When it comes to air duct cleaning in Des Moines and the surrounding metro area, a percentage of the calls we receive pertain to the question of if we can tell the homeowner if they have mold in their ductwork. Our answer is yes. But before we go any further, the answer would be yes, no matter what. Here’s why…
Every house has mold in it at all times, in the form of spores, unless it is hermetically sealed. Those individual spores are not dangerous alone though. Only when they begin to colonize do they become dangerous to your health.
The important thing is to understand how mold spores colonize and how to identify when it happens. Here’s the lowdown.
How Mold Enters the Home
You can’t see mold spores because they are microscopic.
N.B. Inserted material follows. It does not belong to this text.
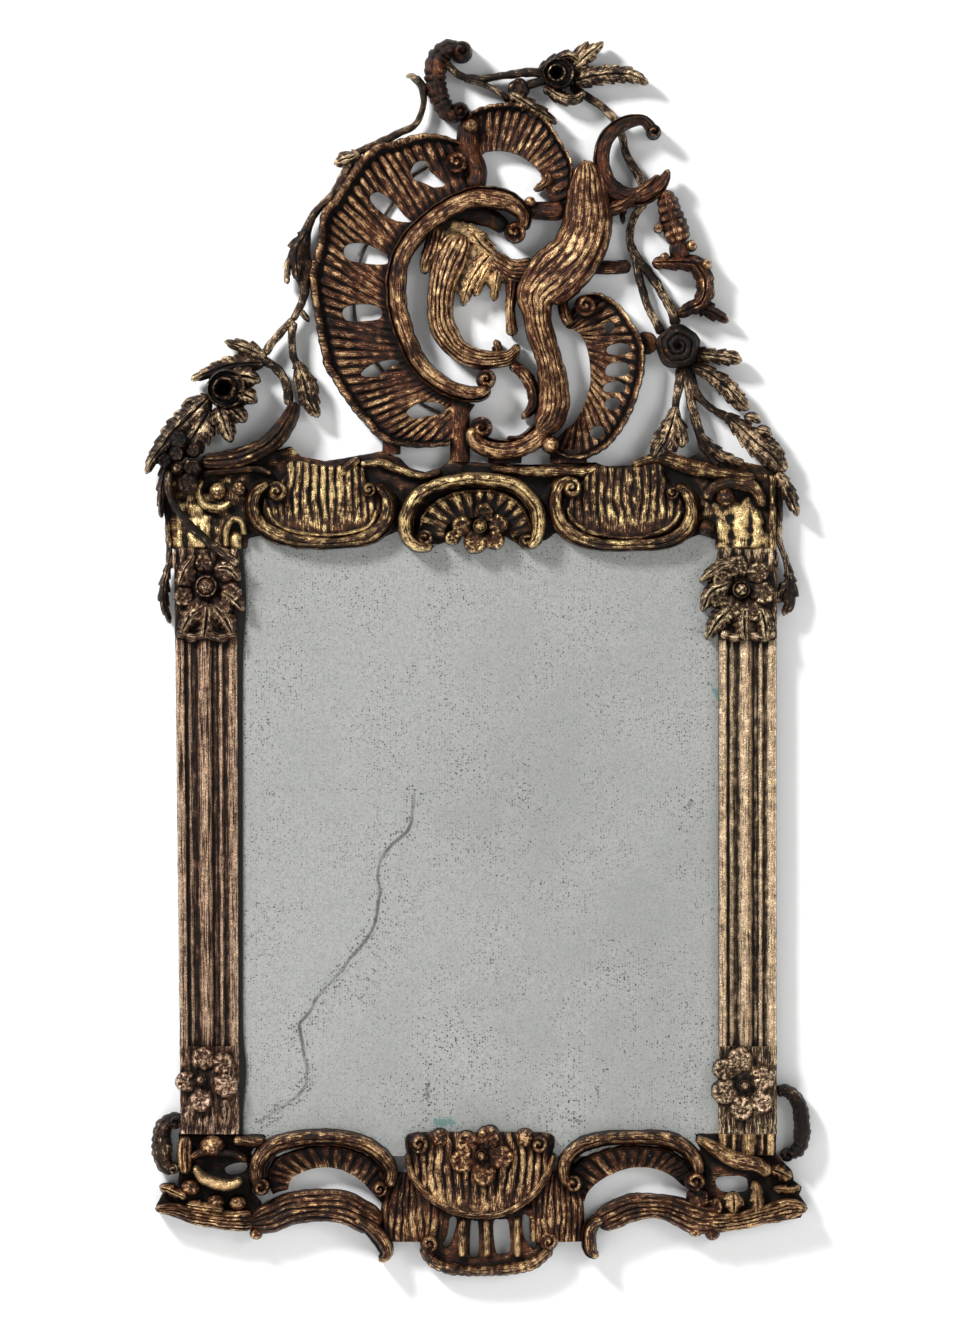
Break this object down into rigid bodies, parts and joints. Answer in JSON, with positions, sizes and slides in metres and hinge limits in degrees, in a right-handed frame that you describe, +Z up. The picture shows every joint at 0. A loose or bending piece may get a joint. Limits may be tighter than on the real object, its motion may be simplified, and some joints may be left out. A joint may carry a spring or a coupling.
{
  "type": "wall mirror",
  "caption": "Tall wall mirror in a carved and gilded wooden frame: pierced shell crest, flower garlands, fluted stiles and a pierced apron.",
  "frame": {"origin": "centre of the flat back of the top rail, where it rests against the wall", "axes": "+Z up, +Y out of the back into the wall, so the front looks along -Y, +X to the viewer's right"},
  "size_m": [0.7968, 0.058, 1.4809],
  "materials": {
    "carved_crest": "worn gilding over red bole, dark",
    "carved_rail": "worn gilding over red bole",
    "gilt_stile": "worn gilding with pink and brown streaks",
    "carved_apron": "worn gilding, dark",
    "dark_carving": "dark brown with traces of gilding",
    "iron_wire": "dark, dull",
    "mirror_glass": "aged silvering with dark specks",
    "bare_pine": "bare, aged"
  },
  "bodies": {
    "root": {"crest": "carved_crest", "crest_wire": "iron_wire", "top_rail": "carved_rail", "left_stile": "gilt_stile", "right_stile": "gilt_stile", "bottom_rail": "carved_apron", "left_ear": "dark_carving", "right_ear": "dark_carving", "left_garland": "dark_carving", "top_garland": "dark_carving", "right_garland": "dark_carving", "mirror_plate": "mirror_glass", "backboard": "bare_pine"}
  },
  "joints": []
}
They can enter the home through open windows, doors, the bathroom vents, air intake vent, basically any vent. They also enter the house through cracks and/or seams.
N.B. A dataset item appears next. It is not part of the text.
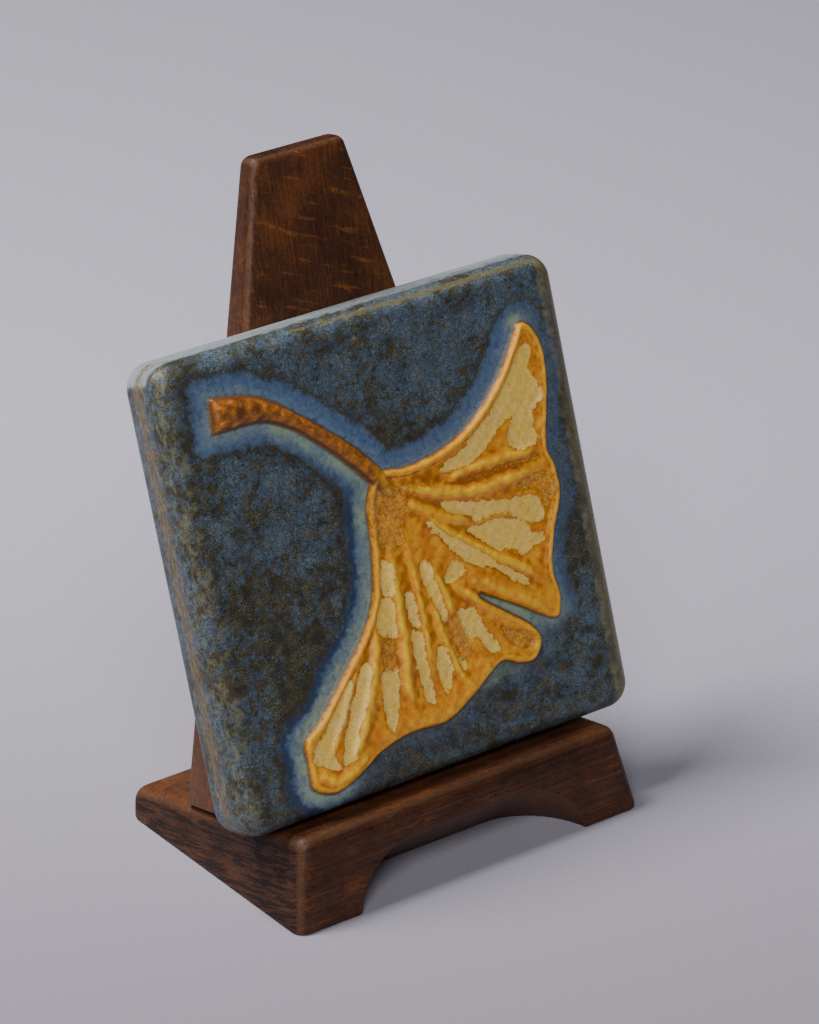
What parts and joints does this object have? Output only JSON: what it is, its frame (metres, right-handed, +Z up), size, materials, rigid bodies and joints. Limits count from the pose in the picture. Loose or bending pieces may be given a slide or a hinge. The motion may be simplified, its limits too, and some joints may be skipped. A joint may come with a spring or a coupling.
{
  "type": "decorative tile on an easel",
  "caption": "Square glazed ceramic tile with a ginkgo leaf in relief, leaning on a small oak easel with a sloped, arched base and a tapered upright.",
  "frame": {"origin": "under the middle of the whole object's box, on the surface that it stands on", "axes": "+Z up; -Y towards the viewer, the way the tile's leaf faces; +X to the viewer's right"},
  "size_m": [0.1016, 0.0654, 0.1443],
  "materials": {
    "mottled_glaze": "semi-matt mottled slate-blue and brown glaze, amber and cream on the leaf",
    "oak_base": "dark red-brown stained oak, satin",
    "oak_upright": "dark red-brown stained quartersawn oak with ray flecks, satin"
  },
  "bodies": {
    "root": {"tile": "mottled_glaze", "easel_base": "oak_base", "easel_upright": "oak_upright"}
  },
  "joints": []
}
Don’t panic about the house being able to “breathe” a little. It’s better to have that than to have it completely air tight. Like I mentioned earlier, without colonization, they don’t do harm. Let’s discuss how the mold spores colonize.
Ideal Growing Conditions for Mold in The HVAC System
Mold requires some type of organic matter, humidity and oxygen. Basically, the summer season is ideal as this is the time the air conditioner operates. The house has humidity within and the air conditioner’s job is to remove the humidity. In that process, cold air meets warm, moist air and thus, water forms.
Because of the moisture formation, the “A-Coil” has a drip pan with a drain tube that runs to some type of floor drain to remove that water. If there is any dust or debris along that path, mold can form.
It’s common to see mold form where the drain tube lets the water out at the floor drain. It’s also common to see mold form at the supply vent covers where the cold air enters the individual rooms. If the air conditioner is too powerful for the size of the house and shuts off quickly before the humidity can be removed, you can get a buildup of mold at the supply vent covers.
How To Prevent Mold Growth in the HVAC System
Since you now know mold requires some dust, moisture and heat in order to grow, it makes sense to eliminate as much of the ingredients as possible. Make sure to keep the air ducts and the “A-Coil” drip pan and tube clean. Make sure the HVAC system is the right size, not too powerful. Also make sure to keep the area around the floor drain clean.
Mold can cause serious health issues so keep an eye on your air HVAC system and keep the ductwork and vent lines clean. If you are looking for air duct cleaning in Des Moines, call Supreme Air Duct Cleaning.
How to Get Rid of Mold
If you do have mold around the vents or in the A-Coil area, use a non-toxic solution designed specifically for eliminating mold. We like to use Micro Balance EC3 Mold Solution Concentrate – All Natural, Botanical. You can get it on Amazon. It is good at removing mold spores, bacteria and musty smells. Again, it is non-toxic.
At Supreme Air Duct Cleaning, we take the time to demonstrate to the homeowner that mold is typically just around the supply vents and/or the A-Coil. We then clean those areas with our Mold Solution Concentrate and it’s good to go.